A plain-faced comedian does or says something so blatantly stupid that we can’t help but crack up. There is no cinematic experience more cathartic than to be in a room with a couple of hundred people who all burst out laughing at the same sight gag. It’s like getting an instant tune up discovering that we are still in sync with all these other strangers. Laughter is Drano for the soul. Big laughs cause endorphin chemicals to be released into our body as we are enveloped in a feeling of wellbeing.

A boy cradles his best friends (fathers’, mothers’, sisters’, dogs’) dead or broken body and looks up into camera with tear-filled eyes and vows revenge to the heavens. We’ve all been wronged somewhere along the line and want to see the bastard who did this get their comeuppance. It doesn’t really matter to us if the actors involved in this memorable moment ever speak to each other again or send each other Christmas cards because this tearful scene has been captured for posterity and will stir audiences for years to come.

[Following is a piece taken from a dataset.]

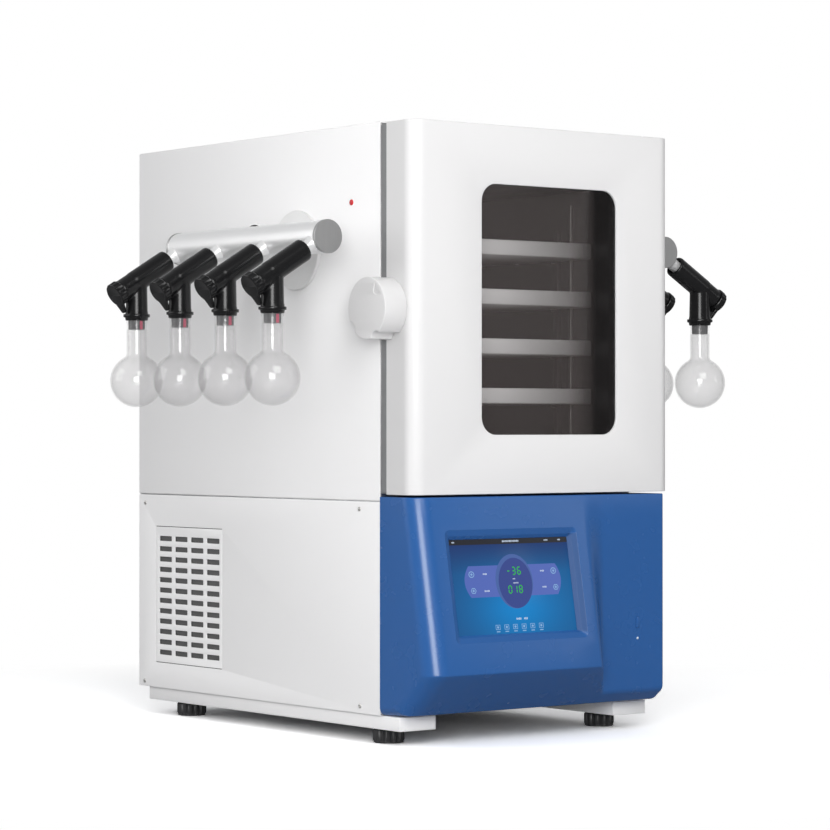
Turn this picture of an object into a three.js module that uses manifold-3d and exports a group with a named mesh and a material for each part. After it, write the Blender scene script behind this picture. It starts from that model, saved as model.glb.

The audience is right there with the actors riding shotgun. We want the same things they want, the power over their own destiny, the righting of wrongs, finding a soul mate, going on great adventures, etc. That’s the beauty of what we do for a living. When we do it well, millions of people are transported to another time and place, made to care about people they will never know and enjoy sights and sounds they might never ever otherwise experience.

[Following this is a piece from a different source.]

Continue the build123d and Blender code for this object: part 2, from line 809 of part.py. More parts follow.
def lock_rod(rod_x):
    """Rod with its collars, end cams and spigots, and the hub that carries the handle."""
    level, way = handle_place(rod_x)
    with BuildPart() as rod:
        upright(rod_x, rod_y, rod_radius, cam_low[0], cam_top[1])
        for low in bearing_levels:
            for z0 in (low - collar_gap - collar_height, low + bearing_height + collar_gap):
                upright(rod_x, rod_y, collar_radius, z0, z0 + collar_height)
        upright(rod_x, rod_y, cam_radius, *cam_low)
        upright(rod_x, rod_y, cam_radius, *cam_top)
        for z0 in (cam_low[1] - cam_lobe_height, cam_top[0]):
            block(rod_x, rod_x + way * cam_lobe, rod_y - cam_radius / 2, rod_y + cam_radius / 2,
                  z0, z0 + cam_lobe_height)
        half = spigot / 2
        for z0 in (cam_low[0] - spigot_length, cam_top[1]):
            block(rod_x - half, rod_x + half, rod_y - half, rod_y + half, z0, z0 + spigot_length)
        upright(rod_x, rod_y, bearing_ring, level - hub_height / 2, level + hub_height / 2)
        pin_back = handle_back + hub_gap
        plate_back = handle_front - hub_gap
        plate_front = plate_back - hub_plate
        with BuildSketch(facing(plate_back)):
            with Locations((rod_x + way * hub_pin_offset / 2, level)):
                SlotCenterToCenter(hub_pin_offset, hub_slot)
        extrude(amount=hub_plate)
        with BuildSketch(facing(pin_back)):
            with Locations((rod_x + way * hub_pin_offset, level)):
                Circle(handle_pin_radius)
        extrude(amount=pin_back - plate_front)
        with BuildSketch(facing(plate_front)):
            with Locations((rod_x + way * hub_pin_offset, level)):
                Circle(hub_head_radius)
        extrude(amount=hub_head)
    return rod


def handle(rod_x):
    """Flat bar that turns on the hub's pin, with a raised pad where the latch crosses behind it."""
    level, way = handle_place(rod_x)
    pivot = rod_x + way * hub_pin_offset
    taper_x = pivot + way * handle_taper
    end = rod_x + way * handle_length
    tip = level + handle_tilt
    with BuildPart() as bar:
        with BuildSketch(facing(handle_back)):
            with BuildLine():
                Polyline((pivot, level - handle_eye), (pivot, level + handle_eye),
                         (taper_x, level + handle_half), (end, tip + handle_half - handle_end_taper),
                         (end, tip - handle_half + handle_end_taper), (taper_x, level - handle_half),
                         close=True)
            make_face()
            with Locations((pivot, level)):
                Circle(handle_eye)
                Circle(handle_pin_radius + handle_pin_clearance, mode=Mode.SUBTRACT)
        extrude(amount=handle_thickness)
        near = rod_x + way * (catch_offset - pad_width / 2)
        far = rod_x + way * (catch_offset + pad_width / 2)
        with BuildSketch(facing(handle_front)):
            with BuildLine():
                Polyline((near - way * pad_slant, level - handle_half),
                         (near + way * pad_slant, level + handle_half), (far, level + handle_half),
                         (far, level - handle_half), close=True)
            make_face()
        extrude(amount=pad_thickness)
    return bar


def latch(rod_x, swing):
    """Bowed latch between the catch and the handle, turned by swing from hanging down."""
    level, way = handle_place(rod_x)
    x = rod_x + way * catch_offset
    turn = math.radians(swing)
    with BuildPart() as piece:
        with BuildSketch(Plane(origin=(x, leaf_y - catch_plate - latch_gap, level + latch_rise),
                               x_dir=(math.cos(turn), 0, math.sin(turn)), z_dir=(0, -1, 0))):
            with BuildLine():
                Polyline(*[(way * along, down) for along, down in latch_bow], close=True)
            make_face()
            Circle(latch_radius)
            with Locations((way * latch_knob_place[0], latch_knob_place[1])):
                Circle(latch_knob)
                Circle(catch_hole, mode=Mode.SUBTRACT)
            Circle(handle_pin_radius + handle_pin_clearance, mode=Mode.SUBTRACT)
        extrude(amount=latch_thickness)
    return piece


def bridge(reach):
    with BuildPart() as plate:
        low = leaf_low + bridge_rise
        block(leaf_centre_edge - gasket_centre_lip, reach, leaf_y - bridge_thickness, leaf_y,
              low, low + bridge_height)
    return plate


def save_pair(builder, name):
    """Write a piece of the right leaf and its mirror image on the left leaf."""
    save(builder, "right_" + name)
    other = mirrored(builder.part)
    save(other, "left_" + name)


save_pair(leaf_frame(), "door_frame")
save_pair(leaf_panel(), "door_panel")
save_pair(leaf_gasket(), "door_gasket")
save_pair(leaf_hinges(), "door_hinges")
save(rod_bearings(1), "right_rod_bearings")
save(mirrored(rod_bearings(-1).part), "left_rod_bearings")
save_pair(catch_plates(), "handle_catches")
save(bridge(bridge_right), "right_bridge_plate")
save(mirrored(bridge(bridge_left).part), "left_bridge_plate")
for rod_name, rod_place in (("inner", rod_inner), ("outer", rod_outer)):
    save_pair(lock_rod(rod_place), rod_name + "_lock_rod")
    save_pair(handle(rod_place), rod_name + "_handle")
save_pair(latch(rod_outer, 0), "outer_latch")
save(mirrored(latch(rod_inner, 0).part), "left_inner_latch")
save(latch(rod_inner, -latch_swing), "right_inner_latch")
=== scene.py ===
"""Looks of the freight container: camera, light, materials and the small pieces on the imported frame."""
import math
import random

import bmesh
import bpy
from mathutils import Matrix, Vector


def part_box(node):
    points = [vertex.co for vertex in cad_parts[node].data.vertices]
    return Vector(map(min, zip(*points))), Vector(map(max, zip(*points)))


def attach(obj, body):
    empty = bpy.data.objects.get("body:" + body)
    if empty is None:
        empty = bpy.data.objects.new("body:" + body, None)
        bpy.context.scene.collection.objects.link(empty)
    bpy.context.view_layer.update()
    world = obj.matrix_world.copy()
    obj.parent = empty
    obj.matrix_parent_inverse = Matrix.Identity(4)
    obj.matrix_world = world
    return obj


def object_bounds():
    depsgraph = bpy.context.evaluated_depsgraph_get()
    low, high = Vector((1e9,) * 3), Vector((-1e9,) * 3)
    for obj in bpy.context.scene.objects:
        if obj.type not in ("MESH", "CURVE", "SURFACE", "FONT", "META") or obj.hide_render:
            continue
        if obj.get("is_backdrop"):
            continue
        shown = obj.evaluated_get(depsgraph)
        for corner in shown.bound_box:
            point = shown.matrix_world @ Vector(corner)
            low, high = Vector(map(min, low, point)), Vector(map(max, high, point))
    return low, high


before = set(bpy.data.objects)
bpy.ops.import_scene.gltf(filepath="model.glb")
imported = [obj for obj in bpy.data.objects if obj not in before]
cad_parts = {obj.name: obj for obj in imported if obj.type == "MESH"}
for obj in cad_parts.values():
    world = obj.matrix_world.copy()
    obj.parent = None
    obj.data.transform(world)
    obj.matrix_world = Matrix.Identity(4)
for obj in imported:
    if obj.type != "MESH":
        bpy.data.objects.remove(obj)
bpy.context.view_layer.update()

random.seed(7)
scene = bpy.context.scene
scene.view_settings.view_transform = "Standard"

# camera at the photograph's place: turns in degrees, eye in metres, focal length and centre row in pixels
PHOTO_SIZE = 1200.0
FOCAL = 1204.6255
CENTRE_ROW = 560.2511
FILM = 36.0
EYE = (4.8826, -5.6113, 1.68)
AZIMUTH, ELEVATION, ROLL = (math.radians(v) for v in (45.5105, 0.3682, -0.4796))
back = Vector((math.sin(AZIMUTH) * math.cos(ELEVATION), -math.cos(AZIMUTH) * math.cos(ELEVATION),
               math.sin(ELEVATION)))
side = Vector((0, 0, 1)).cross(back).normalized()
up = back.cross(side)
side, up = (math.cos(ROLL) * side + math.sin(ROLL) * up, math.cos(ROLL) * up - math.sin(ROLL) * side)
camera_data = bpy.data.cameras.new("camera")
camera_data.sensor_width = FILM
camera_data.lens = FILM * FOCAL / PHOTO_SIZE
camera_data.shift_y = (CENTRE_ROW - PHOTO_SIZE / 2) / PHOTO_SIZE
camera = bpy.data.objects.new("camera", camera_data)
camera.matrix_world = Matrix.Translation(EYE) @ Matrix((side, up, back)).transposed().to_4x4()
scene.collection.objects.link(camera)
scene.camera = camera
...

Unfortunately, too many of these collective cinematic collaborations turn out like cubist artwork. Seen by few, understood and appreciated by fewer. We can’t ever forget we’re dealing with a mass audience out there. Old, young, stupid, smart, black, white, yellow, brown, rich, poor, ugly, beautiful, caring and uncaring, they turn to us, depend on us, to help put this world in perspective for them. It’s an awesome responsibility and so few of us consistently get to do it well.

Pandering to the lowest common denominator in search of the quickest return on investment is the myopic corporate credo. Too many filmmakers simply acquiesce or have been forced by the committee to embrace the underlying “built-in obsolescence” philosophy of our disposable culture. “Cheaper goods at higher prices!” It is how the corporations make their living out there in the real world. Since they moved into Hollywood and bought up the old studios, why should mass entertainment be any different?

It is the difference between fine dining that you’ll always remember and a quick trip to the drive-thru. It’s the difference between a great painting hanging in a museum for a few centuries and a calendar on the wall from Earl’s Tires. When we, life’s storytellers, get our chances, part of our task is to elevate the audiences’ sights and encourage them to shoot for the stars. Get them out of that market-research-comfort-zone and make them think, care and feel for those strangers up there on the silver screen. We should always try to rediscover where the edge is and take it one step farther.

It has long been demonstrated that we actually have the ability to influence peoples’ attitudes about how they think, what they buy, and even how they feel about all kinds of strangers they encounter once they emerge from that darkened room (womb?) We create new ways for folk to look at and interpret this world we all live in. If our images are continuously filled with hate and disrespect for our fellow man, we have no right to be surprised when we reap a crop of violent, anti-social types. We have to fight the myopic vision that is blindly in pursuit of profits and figure out better ways, less harmful ways to tell our stories.

We have the power to influence not only what people want, how they talk and what they wear, but also to plant little ideas in their fertile imaginations that can sometimes become very important ideas. We allow the audience to plug into a dream state while they are awake. Powerful sights and sounds jump over the natural boundaries everyone has erected to protect themselves. Music can reach into our souls and excite us, inflame us, scare us, ennoble us. When combined with startlingly beautiful imagery, the experience can stir us like nothing else in the world.

We play with people’s heads. Unfortunately, these days, too many of the decision makers just think it’s a cool way to make big money and meet chicks.